People that live in Glück’s (Luck’s) building, can count themselves lucky! At any rate, Vienna is considered a paradise for tenants, as people do not try to tell them that it is the market that has driven prices so high and made the cities and their centers uninhabitable, because those on low or normal incomes simply cannot afford them anymore. In Austria’s capital city, the housing market is regulated. Apartments are built, and subsidized housing plays a decisive role for the city’s positive image of itself. And back in history again: Take the three high-rise blocks, each 300 m long and 94 m tall, which architect Harry Glück created from 1973 onwards in Alt-Erlaa in the south of the city.

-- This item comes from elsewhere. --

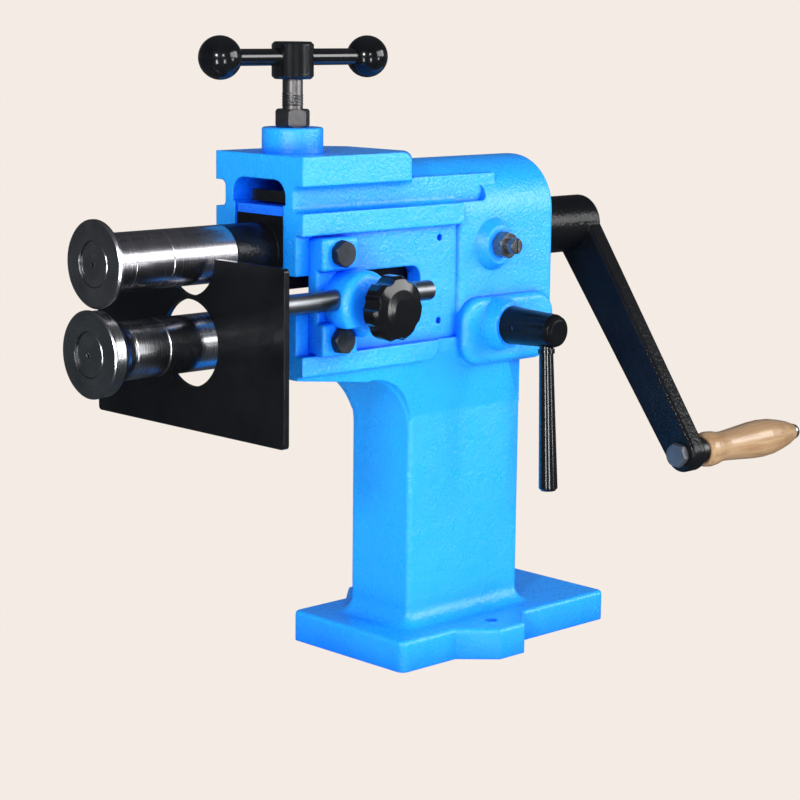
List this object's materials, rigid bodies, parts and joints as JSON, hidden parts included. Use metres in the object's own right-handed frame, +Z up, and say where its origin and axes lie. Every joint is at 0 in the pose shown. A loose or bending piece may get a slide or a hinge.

Adeline Seidel portrays the architect and his most important work, which shows how such compact architecture can produce a sense of community, if it is well done and well thought through. (› to the article) In defiance of all prejudices towards compact architecture it proves that “long-term extras for occupants” are essential to a positive notion of economic feasibility. And Adeline Seidel leaves the talking to Glück, who comments at length on the topic: “I believe I was able to show that the quality of life that many people search for in the suburbs can be realized in large cities – and though it is different it is not worse. Moreover, several conveniences that the occupants of my apartments can afford remain unattainable for the individual housebuilder.” What might prompt somebody to venture a comparable project?
“Even the most violent passions grant us a little respite at times,” wrote the aristocratic creator of aphorisms Rochefoucauld, “only vanity keeps us in ceaseless motion.”